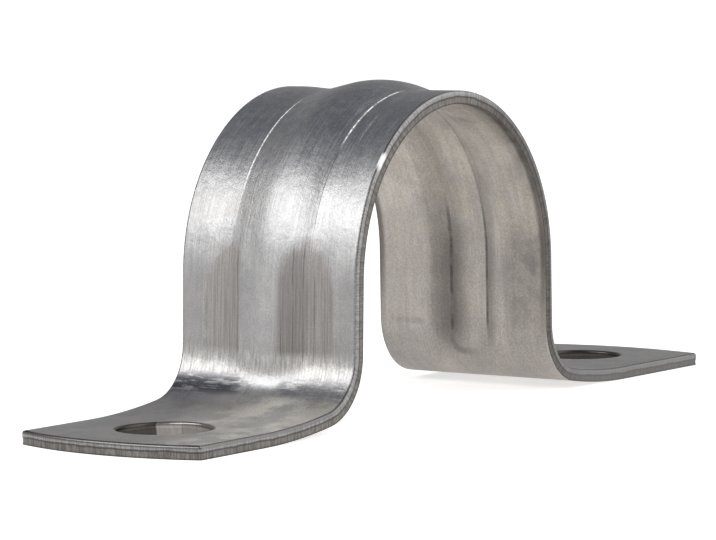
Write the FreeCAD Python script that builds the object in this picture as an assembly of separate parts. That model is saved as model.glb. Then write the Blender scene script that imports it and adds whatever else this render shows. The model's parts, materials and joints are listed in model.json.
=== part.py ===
import FreeCAD, Part
import math
import os

# Two-hole conduit strap, pressed in one piece from sheet metal. All sizes are in millimetres.
#
# The origin lies on the mounting plane, half way between the two screw holes.
# X runs from foot to foot, Y along the conduit and +Z away from the mounting surface.

# ---------------------------------------------------------------- driving dimensions

# The conduit, and how the arch holds it.
conduit_diameter = 26.7     # outside diameter, which is the arch's inside diameter
axis_height = 11.0          # conduit axis above the mounting plane: less than a radius, so it clamps
leg_splay = 1.4             # degrees by which each leg springs outward from upright
arch_offset = -2.6          # from the middle of the strip, which lay off centre in the tool

# The strip that the strap is pressed from.
sheet = 1.05                # thickness
strip_width = 16.5          # along the conduit
overall_length = 76.6       # from tip to tip, at the middle of the strip
tip_radius = 21.5           # shallow arc that the tips are sheared to

# The bend between a leg and its foot, which eases out into the foot.
bend_radius = 4.1           # on the upper, hollow side
easing_radius = 56.0        # of the long gentle curve that follows it
easing_angle = 8.7          # degrees that the gentle curve turns through

# The stiffening bead along the legs and the arch. The punch drives a flat-floored groove into the
# lower side, and the outer side bulges freely over it, steeper toward -Y than toward +Y.
bead_foot_front = -4.0      # the outer foot line on the -Y side
bead_foot_back = 3.5        # the outer foot line on the +Y side
bead_slope_front = 24.0     # degrees, of the flank that rises from each foot line
bead_slope_back = 13.0
bead_height = 0.78          # above the band on either side of it
bead_root_radius = 0.5      # hollow radius at its foot lines

groove_mouth_front = -3.8
groove_mouth_back = 3.1
groove_floor_front = -1.9
groove_floor_back = 1.2
groove_depth = 0.75
groove_lip_radius = 0.5     # where the band rolls into the groove
groove_corner_radius = 0.3  # along both sides of its floor

# The screw holes.
hole_diameter = 7.2
hole_spacing = 60.4

# The sheared edges, where the outer side rolls over a little.
edge_roll = 0.2

# ---------------------------------------------------------------- worked-out sizes

arch_radius = conduit_diameter / 2
splay = math.radians(leg_splay)
easing = math.radians(easing_angle)
under_bend = bend_radius + sheet            # the same bends, on the lower side of the sheet
under_easing = easing_radius + sheet
bend_rise = under_bend * (math.cos(easing) - math.sin(splay)) + under_easing * (1 - math.cos(easing))
leg_length = (axis_height + arch_radius * math.sin(splay) - bend_rise) / math.cos(splay)

# Where the bead's two flanks would meet, and the arc between them that keeps the crest to its height.
front_flank = math.radians(bead_slope_front)
back_flank = math.radians(bead_slope_back)
flank_reach = (bead_foot_back - bead_foot_front) / (math.tan(front_flank) + math.tan(back_flank))
apex_across = bead_foot_front + flank_reach * math.tan(back_flank)
apex_height = flank_reach * math.tan(front_flank) * math.tan(back_flank)
half_turn = (front_flank + back_flank) / 2
lean = (front_flank - back_flank) / 2
crest_radius = (apex_height - bead_height) / (math.cos(lean) / math.cos(half_turn) - 1)

half_width = strip_width / 2
half_length = overall_length / 2
tip_height = tip_radius - math.sqrt(tip_radius ** 2 - half_width ** 2)

# The two forms that the sheet is pressed between reach past the strip by this much each way.
margin = 5.0
form_reach = half_length + abs(arch_offset) + margin
form_width = strip_width + 2 * margin

# Faces within this angle of each other, in degrees, run smoothly together.
smooth_within = 4.0

# A point this near to a surface lies on it.
touching = 0.001

axis_point = FreeCAD.Vector(arch_offset, 0, axis_height)
along_conduit = FreeCAD.Vector(0, 1, 0)
leg_direction = FreeCAD.Vector(math.sin(splay), 0, -math.cos(splay))


def polar(centre, radius, angle):
    """Point at an angle from +X toward +Z, in the plane of the profile."""
    return centre + FreeCAD.Vector(radius * math.cos(angle), 0, radius * math.sin(angle))


def arc(centre, radius, start, end):
    middle = (start + end) / 2
    points = [polar(centre, radius, angle) for angle in (start, middle, end)]
    return Part.Arc(*points).toShape()


def line(start, end):
    return Part.makeLine(start, end)


def mirrored(shape):
    """The same shape on the other side of the conduit's axis."""
    return shape.mirror(axis_point, FreeCAD.Vector(1, 0, 0))


def half_profile(level):
    """Edges of the +X half, from crown to form end, at a level above the sheet's lower side."""
    leg_top = polar(axis_point, arch_radius + level, splay)
    leg_end = leg_top + leg_direction * leg_length

    bend_centre = polar(leg_end, under_bend - level, splay)
    bend_start = math.pi + splay
    bend_end = 3 * math.pi / 2 - easing
    easing_centre = polar(bend_centre, under_bend - under_easing, bend_end)
    foot_start = FreeCAD.Vector(easing_centre.x, 0, level)
    foot_end = FreeCAD.Vector(form_reach, 0, level)

    return [
        arc(axis_point, arch_radius + level, math.pi / 2, splay),
        line(leg_top, leg_end),
        arc(bend_centre, under_bend - level, bend_start, bend_end),
        arc(easing_centre, under_easing - level, bend_end, 3 * math.pi / 2),
        line(foot_start, foot_end),
    ]


def rounded(before, corner, after, radius):
    """The arc that rounds the corner between two straight runs."""
    back = (before - corner).normalize()
    on = (after - corner).normalize()
    half_angle = back.getAngle(on) / 2
    inward = (back + on).normalize()
    middle = corner + inward * (radius / math.sin(half_angle) - radius)
    reach = radius / math.tan(half_angle)
    return Part.Arc(corner + back * reach, middle, corner + on * reach).toShape()


def bead_section(level):
    """Face across the crown that the bead's bulge, or the groove under it, fills."""
    def at(across, height):
        return axis_point + FreeCAD.Vector(0, across, arch_radius + level + height)

    if level:
        ends = (bead_foot_front, bead_foot_back)
        corners = [at(apex_across, apex_height)]
        radius = crest_radius
    else:
        ends = (groove_mouth_front, groove_mouth_back)
        corners = [at(groove_floor_front, groove_depth), at(groove_floor_back, groove_depth)]
        radius = groove_corner_radius
    outline = [at(ends[0], 0)] + corners + [at(ends[1], 0)]
    arcs = [rounded(*outline[start:start + 3], radius) for start in range(len(corners))]
    top = []
    last = outline[0]
    for bend in arcs:
        top += [line(last, bend.valueAt(bend.FirstParameter)), bend]
        last = bend.valueAt(bend.LastParameter)
    top.append(line(last, outline[-1]))
    base = Part.makePolygon([at(ends[1], 0), at(ends[1], -sheet), at(ends[0], -sheet), at(ends[0], 0)])
    return Part.Face(Part.Wire(top + base.Edges))


def bead_body(level):
    """The bead as a solid round the arch and down both legs, until the bends swallow it."""
    section = bead_section(level)
    quarter_turn = 90 - leg_splay
    run = leg_length + bend_radius
    quarter_arch = section.revolve(axis_point, along_conduit, quarter_turn)
    leg_section = section.copy()
    leg_section.rotate(axis_point, along_conduit, quarter_turn)
    leg_bead = leg_section.extrude(leg_direction * run)
    half = quarter_arch.fuse(leg_bead)
    return half.fuse(mirrored(half))


def middle_of(edge):
    return edge.valueAt((edge.FirstParameter + edge.LastParameter) / 2)


def is_sharp(shape, edge):
    """True where the two faces that meet at an edge don't run smoothly into each other."""
    faces = shape.ancestorsOfType(edge, Part.Face)
    if len(faces) != 2:
        return False
    normals = []
    for face in faces:
        u, v = face.Surface.parameter(middle_of(edge))
        normals.append(face.normalAt(u, v))
    return normals[0].getAngle(normals[1]) > math.radians(smooth_within)


def lies_on(shape, edge):
    return shape.distToShape(Part.Vertex(middle_of(edge)))[0] < touching


def form(level, foot_radius):
    """The shape that one side of the sheet takes: band, legs, feet and bead, down to a flat base."""
    half = half_profile(level)
    other_half = [mirrored(edge) for edge in half]
    right_end = half[-1].BoundBox.XMax
    left_end = other_half[-1].BoundBox.XMin
    base = Part.makePolygon([
        FreeCAD.Vector(right_end, 0, level),
        FreeCAD.Vector(right_end, 0, -margin),
        FreeCAD.Vector(left_end, 0, -margin),
        FreeCAD.Vector(left_end, 0, level),
    ])
    profile = Part.Wire(Part.__sortEdges__(half + other_half + base.Edges))
    profile.translate(FreeCAD.Vector(0, -form_width / 2, 0))
    plain = Part.Face(profile).extrude(FreeCAD.Vector(0, form_width, 0))
    beaded = plain.fuse(bead_body(level)).removeSplitter()

    # The line where the bead meets the band, the legs and the bends is blended all round.
    foot_line = [
        edge for edge in beaded.Edges
        if max(abs(edge.BoundBox.YMin), abs(edge.BoundBox.YMax)) < half_width and is_sharp(beaded, edge)
    ]
    return beaded.makeFillet(foot_radius, foot_line)


def blank():
    """The flat outline of the strip, seen from above, as a tall prism."""
    low = -margin
    high = axis_height + arch_radius + margin
    corner = half_length - tip_height
    right = FreeCAD.Vector(corner, half_width, low)
    right_tip = FreeCAD.Vector(half_length, 0, low)
    right_back = FreeCAD.Vector(corner, -half_width, low)
    left = FreeCAD.Vector(-corner, -half_width, low)
    left_tip = FreeCAD.Vector(-half_length, 0, low)
    left_back = FreeCAD.Vector(-corner, half_width, low)
    outline = Part.Wire([
        Part.Arc(right, right_tip, right_back).toShape(),
        line(right_back, left),
        Part.Arc(left, left_tip, left_back).toShape(),
        line(left_back, right),
    ])
    return Part.Face(outline).extrude(FreeCAD.Vector(0, 0, high - low))


def holes():
    """Both screw holes, punched square to the feet."""
    depth = sheet + 2 * margin
    upright = FreeCAD.Vector(0, 0, 1)
    cutters = [
        Part.makeCylinder(hole_diameter / 2, depth, FreeCAD.Vector(x, 0, -margin), upright)
        for x in (-hole_spacing / 2, hole_spacing / 2)
    ]
    return cutters[0].fuse(cutters[1])


def strap():
    outer_form = form(sheet, bead_root_radius)
    inner_form = form(0, groove_lip_radius)
    pressed = outer_form.cut(inner_form)
    sheared = pressed.common(blank()).cut(holes()).removeSplitter()

    # The shears and the punch enter from the outer side, so only the edges on that side roll over.
    rolled = [edge for edge in sheared.Edges if is_sharp(sheared, edge) and lies_on(outer_form, edge)]
    return sheared.makeFillet(edge_roll, rolled)


shape = strap()
os.makedirs("parts", exist_ok=True)
shape.exportStep("parts/strap.step")
print("valid", shape.isValid(), "solids", len(shape.Solids), "volume", round(shape.Volume, 2))
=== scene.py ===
import json
import math

import bmesh
import bpy
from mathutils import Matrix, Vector, noise


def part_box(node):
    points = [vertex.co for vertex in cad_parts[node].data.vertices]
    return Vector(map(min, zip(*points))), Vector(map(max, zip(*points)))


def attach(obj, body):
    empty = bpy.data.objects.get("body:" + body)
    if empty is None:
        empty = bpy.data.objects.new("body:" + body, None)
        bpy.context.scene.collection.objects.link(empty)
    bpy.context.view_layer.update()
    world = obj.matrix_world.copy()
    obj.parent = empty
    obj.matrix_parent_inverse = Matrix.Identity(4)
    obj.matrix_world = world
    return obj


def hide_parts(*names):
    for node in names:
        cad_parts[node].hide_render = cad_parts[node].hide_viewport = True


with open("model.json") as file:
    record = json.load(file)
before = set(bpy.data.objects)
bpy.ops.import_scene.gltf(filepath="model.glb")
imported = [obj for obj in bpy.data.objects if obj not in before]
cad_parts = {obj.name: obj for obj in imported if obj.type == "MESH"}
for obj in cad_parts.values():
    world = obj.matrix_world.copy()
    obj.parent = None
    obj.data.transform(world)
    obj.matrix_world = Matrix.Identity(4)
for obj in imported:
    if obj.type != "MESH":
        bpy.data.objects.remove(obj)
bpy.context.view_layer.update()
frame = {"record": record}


# ---------------------------------------------------------------- the strap
# One strip of mill-finish aluminium. It is sheared to length with arched tips and pierced twice
# while it is flat. A press then forms the bead, the saddle, the legs and the feet in one stroke.

mm = 0.001
mounts = {mount["name"]: mount for mount in frame["record"]["mounts"]}
strap_low, strap_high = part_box("strap")

# The conduit that the arch holds, and where its axis lies.
saddle = mounts["conduit_saddle"]
arch_inside = saddle["dims"]["r_mm"] * mm
axis = Vector(saddle["pos_m"])

# The strip.
sheet = 1.05 * mm
half_width = (strap_high.y - strap_low.y) / 2
tip_radius = 21.5 * mm
hole_radius = mounts["screw_holes"]["dims"]["hole_r_mm"] * mm
hole_reach = mounts["screw_holes"]["dims"]["spacing_x_mm"] * mm / 2

# The legs, the bends and the long easing curve into each foot, on the outer side of the sheet.
leg_splay = math.radians(1.4)
bend_radius = 4.1 * mm
easing_radius = 56 * mm
easing_turn = math.radians(8.7)

# The bead's bulge on the outer side, from foot line to foot line, and how steeply its flanks rise.
bulge_front, bulge_back = -4.0 * mm, 3.5 * mm
front_flank, back_flank = math.radians(26), math.radians(13)
bulge_height = 0.78 * mm

# The groove that the punch leaves on the inner side.
mouth_front, mouth_back = -3.8 * mm, 3.1 * mm
groove_front, groove_back = -2.0 * mm, 1.35 * mm
groove_depth = 0.75 * mm
press_radius = 0.05 * mm            # how softly the bead's lines blend
bulge_fade = (26.3 * mm, 31.3 * mm) # where the free bulge dies away into the bend
back_lift = 0.15 * mm               # by which the +Y margin of the arch stands proud
back_margin = (4.4 * mm, 7.0 * mm)  # where that lift begins and where it is full

middle_radius = arch_inside + sheet / 2
middle_bend = bend_radius + sheet / 2
middle_easing = easing_radius + sheet / 2
bend_turn = math.pi / 2 - leg_splay - easing_turn
bend_drop = (bend_radius + sheet) * (math.cos(easing_turn) - math.sin(leg_splay))
easing_drop = (easing_radius + sheet) * (1 - math.cos(easing_turn))
leg_length = (axis.z + arch_inside * math.sin(leg_splay) - bend_drop - easing_drop) / math.cos(leg_splay)

# Each half of the strip as runs from the crown to the foot: its length along the middle of the
# sheet, and how far it turns, clockwise as seen with +X to the right.
runs = [
    (middle_radius * (math.pi / 2 - leg_splay), math.pi / 2 - leg_splay),
    (leg_length, 0),
    (middle_bend * bend_turn, -bend_turn),
    (middle_easing * easing_turn, -easing_turn),
]
bend_start = runs[0][0] + runs[1][0]
foot_start = sum(length for length, turn in runs)


def along_profile(reach):
    """Distance out from the conduit's axis, height and slope of the sheet's middle at a reach."""
    out, up, slope = 0.0, middle_radius, 0.0
    for length, turn in runs:
        step = min(reach, length)
        if turn:
            radius = length / turn
            bent = slope + step / radius
            out += radius * (math.sin(bent) - math.sin(slope))
            up += radius * (math.cos(bent) - math.cos(slope))
            slope = bent
        else:
            out += step * math.cos(slope)
            up -= step * math.sin(slope)
        reach -= step
    return out + reach * math.cos(slope), up - reach * math.sin(slope), slope


# The crest of the bulge is an arc that touches both flanks.
flank_reach = (bulge_back - bulge_front) / (math.tan(front_flank) + math.tan(back_flank))
apex_across = bulge_front + flank_reach * math.tan(back_flank)
apex_height = flank_reach * math.tan(front_flank) * math.tan(back_flank)
crest_lean = (front_flank - back_flank) / 2
crest_turn = (front_flank + back_flank) / 2
crest_radius = (apex_height - bulge_height) / (math.cos(crest_lean) / math.cos(crest_turn) - 1)
crest_across = apex_across + crest_radius / math.cos(crest_turn) * math.sin(crest_lean)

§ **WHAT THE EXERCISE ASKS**
Repeat, character for character, the lines of the material above from the line with "# The shears" through the line with "cad_parts[node].hide_render = cad_parts[node].hide_viewport".

§ **ANSWER**
    # The shears and the punch enter from the outer side, so only the edges on that side roll over.
    rolled = [edge for edge in sheared.Edges if is_sharp(sheared, edge) and lies_on(outer_form, edge)]
    return sheared.makeFillet(edge_roll, rolled)


shape = strap()
os.makedirs("parts", exist_ok=True)
shape.exportStep("parts/strap.step")
print("valid", shape.isValid(), "solids", len(shape.Solids), "volume", round(shape.Volume, 2))
=== scene.py ===
import json
import math

import bmesh
import bpy
from mathutils import Matrix, Vector, noise


def part_box(node):
    points = [vertex.co for vertex in cad_parts[node].data.vertices]
    return Vector(map(min, zip(*points))), Vector(map(max, zip(*points)))


def attach(obj, body):
    empty = bpy.data.objects.get("body:" + body)
    if empty is None:
        empty = bpy.data.objects.new("body:" + body, None)
        bpy.context.scene.collection.objects.link(empty)
    bpy.context.view_layer.update()
    world = obj.matrix_world.copy()
    obj.parent = empty
    obj.matrix_parent_inverse = Matrix.Identity(4)
    obj.matrix_world = world
    return obj


def hide_parts(*names):
    for node in names:
        cad_parts[node].hide_render = cad_parts[node].hide_viewport = True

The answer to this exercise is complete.